The Australian Prudential Regulation Authority (APRA) has confirmed that Australia’s largest superannuation funds passed its inaugural System Risk Stress Test, according to reports from Global Regulation Tomorrow and Insurance Business. The test evaluated whether “mega-funds” possess sufficient capital and liquidity to withstand severe systemic shocks without triggering a broader financial crisis.
This regulatory exercise arrives as the Australian superannuation landscape undergoes rapid consolidation. The concentration of trillions of dollars in assets under management (AUM) within a handful of entities has shifted the risk profile of the national economy. If a single dominant fund were to fail or face a liquidity crunch, the contagion could impact the Reserve Bank of Australia (RBA)‘s monetary stability and the broader domestic credit market.
The Bottom Line
- Systemic Resilience: Major super funds met APRA’s capital requirements, suggesting current buffers can absorb simulated extreme market volatility.
- The “Mega-Fund” Risk: Despite passing, the sheer size of these entities creates a “too big to fail” dynamic that concerns regulators.
- Coverage Gaps: Group death cover was notably excluded from the grading process, leaving a specific area of insurance risk unquantified.
But the balance sheet tells a different story regarding the evolution of risk. While the funds passed, the results have sparked a debate over “systemic dominance.” As smaller funds merge into giants, the diversity of investment strategies shrinks, potentially leading to herd behavior during a market downturn.
Here is the math on the current landscape.
| Risk Metric | Stress Test Result | Regulatory Concern |
|---|---|---|
| Capital Adequacy | Passed | Concentration of AUM in few entities |
| Liquidity Buffers | Passed | Potential for rapid asset fire-sales |
| Group Death Cover | Not Graded | Unquantified systemic insurance exposure |
The concentration of assets is not just a regulatory nuance; it is a structural shift. According to Super Review, the dominance of these “super giants” is raising fresh systemic risk concerns. When a few entities control the majority of the market, their internal risk management failures become national economic liabilities.

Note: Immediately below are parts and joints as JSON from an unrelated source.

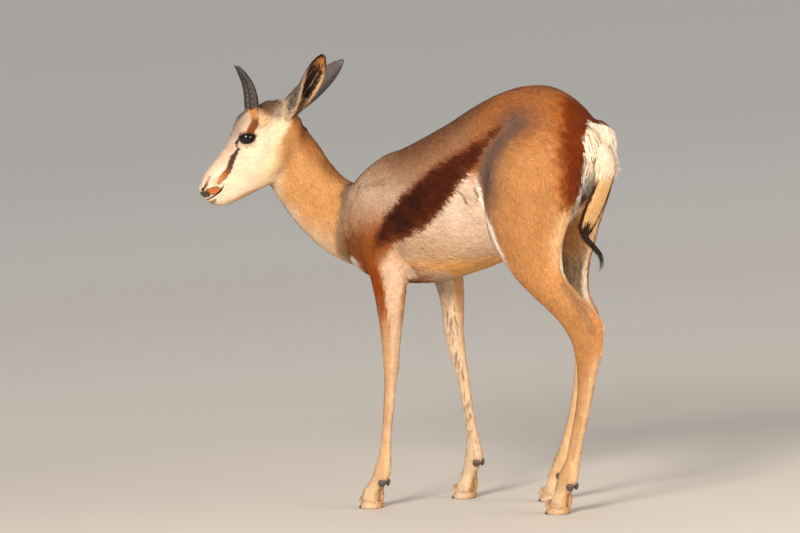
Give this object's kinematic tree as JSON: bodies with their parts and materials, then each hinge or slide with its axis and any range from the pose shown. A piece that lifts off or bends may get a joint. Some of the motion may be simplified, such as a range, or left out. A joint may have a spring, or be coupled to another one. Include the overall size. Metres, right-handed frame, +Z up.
{
  "type": "standing young springbok, still model",
  "caption": "Life-size still model of a young springbok, standing on level ground with its head turned to its left.",
  "frame": {"origin": "on the floor, under the middle of the bounding box", "axes": "+Z up; the animal's body faces -Y, its left side is +X and its tail end is +Y"},
  "size_m": [0.3082, 0.8376, 0.8283],
  "materials": {
    "coat": "short flat hair, fawn above, white below, dark band along the flank",
    "tail_hair": "short pale hair with a black tuft",
    "ear_skin": "short hair, grey behind, dark inside",
    "eye": "wet and glossy",
    "horn": "horn, ringed, satin",
    "claw": "horn, satin"
  },
  "bodies": {
    "root": {"head": "coat", "neck": "coat", "torso": "coat", "foreleg_left": "coat", "foreleg_right": "coat", "hindleg_left": "coat", "hindleg_right": "coat", "tail": "tail_hair", "ear_left": "ear_skin", "ear_right": "ear_skin", "eye_left": "eye", "eye_right": "eye", "horn_left": "horn", "horn_right": "horn", "claw_fl_a": "claw", "claw_fl_b": "claw", "claw_fr_a": "claw", "claw_fr_b": "claw", "claw_hl_a": "claw", "claw_hl_b": "claw", "claw_hr_a": "claw", "claw_hr_b": "claw", "dewclaw_fl_a": "claw", "dewclaw_fl_b": "claw", "dewclaw_fr_a": "claw", "dewclaw_fr_b": "claw", "dewclaw_hl_a": "claw", "dewclaw_hl_b": "claw", "dewclaw_hr_a": "claw", "dewclaw_hr_b": "claw"}
  },
  "joints": []
}
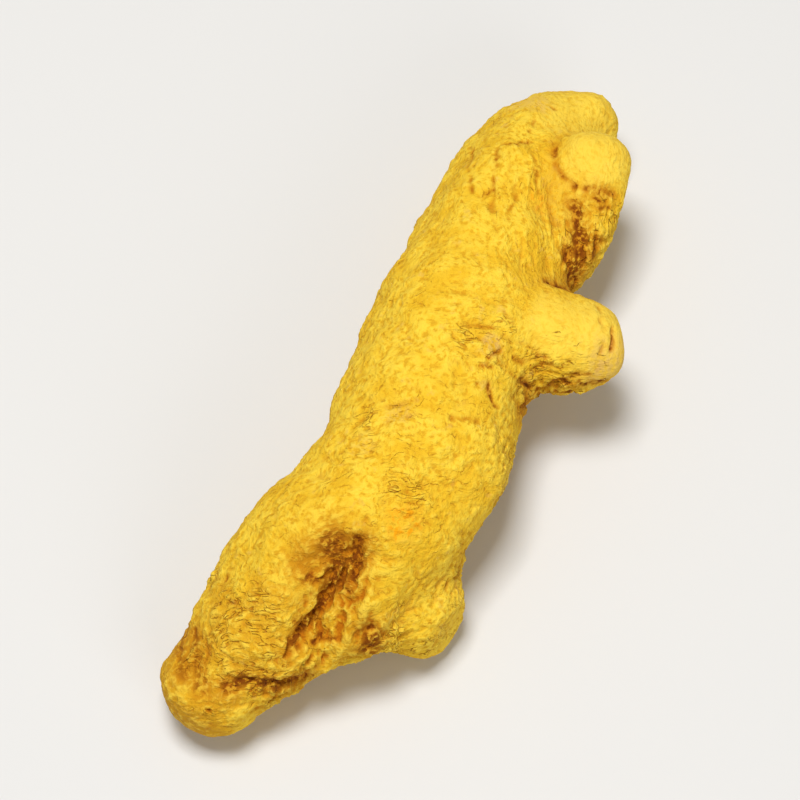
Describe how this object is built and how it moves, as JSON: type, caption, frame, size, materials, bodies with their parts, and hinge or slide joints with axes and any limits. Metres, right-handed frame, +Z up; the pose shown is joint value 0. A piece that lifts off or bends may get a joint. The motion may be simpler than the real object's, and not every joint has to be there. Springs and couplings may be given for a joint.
{
  "type": "turmeric rhizome",
  "caption": "Dried turmeric root: a stout ringed finger with a blunt crown, a thumb-like side branch, a club-shaped bud branch and a forked base, lying on three small flats.",
  "frame": {"origin": "on the resting plane, under the middle of the root's bounding box", "axes": "+X along the main finger from the forked base to the crown, +Z up from the surface that the root lies on; the thumb and the club branch are on the -Y side"},
  "size_m": [0.0672, 0.0236, 0.017],
  "materials": {
    "turmeric_skin": "matt, dusty, finely wrinkled yellow-ochre skin with paler smooth tips"
  },
  "bodies": {
    "root": {"rhizome": "turmeric_skin"}
  },
  "joints": []
}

Why the exclusion of group death cover matters
Insurance Business reports that group death cover was not graded during this inaugural test. This omission creates an information gap for investors and policyholders. Group death cover is often a high-volume, low-margin product; if a systemic event triggers a massive spike in claims, the ability of the fund to meet these obligations without impacting member balances remains a question.
This gap mirrors previous regulatory blind spots seen in global markets. For example, the 2008 financial crisis highlighted how “shadow banking” and off-balance-sheet vehicles—similar to the ungraded portions of these stress tests—could hide systemic fragility until a tipping point is reached. To understand the scale of this risk, one must look at the APRA framework for life insurance, which mandates specific capital reserves but operates separately from the superannuation stress tests.
How mega-fund dominance affects market stability
The “too big to fail” narrative is no longer reserved for banks like Commonwealth Bank of Australia (ASX: CBA) or Westpac (ASX: WBC). The superannuation sector now mirrors the banking sector’s systemic importance. If a fund managing hundreds of billions of dollars is forced to liquidate assets to meet margin calls or withdrawals, it could trigger a “flash crash” in specific asset classes, particularly Australian real estate and domestic equities.
Market-bridging analysis suggests this creates a feedback loop. As funds grow, they move toward more illiquid assets—such as infrastructure and private equity—to find yield. While these assets provide stability in normal times, they are difficult to sell quickly during a crisis. This is the precise tension APRA is attempting to quantify through these stress tests.
The implications extend to the Australian Securities Investments Commission (ASIC), which monitors market integrity. A forced liquidation by a mega-fund would not only hurt the fund’s members but could destabilize the prices of assets held by other institutional investors, creating a domino effect across the financial system.
What happens next for Australian regulators?
APRA is likely to refine the parameters of these tests as the industry continues to consolidate. The inaugural test serves as a baseline. Future iterations will likely close the gap on insurance products and introduce more aggressive “black swan” scenarios to test the limits of liquidity.
For the business owner and the average investor, this means a higher likelihood of regulatory intervention in how funds manage their portfolios. We can expect APRA to push for higher liquidity ratios and perhaps stricter limits on the proportion of illiquid assets a fund can hold. This will inevitably impact the net returns members see, as liquidity often comes at the cost of yield.
The trajectory is clear: the era of “light touch” regulation for superannuation is over. As these funds evolve into systemic pillars of the economy, they will be treated with the same scrutiny as the nation’s largest banks. The focus now shifts from whether they can survive a crash to whether their survival depends on a government bailout.
Disclaimer: The information provided in this article is for educational and informational purposes only and does not constitute financial advice.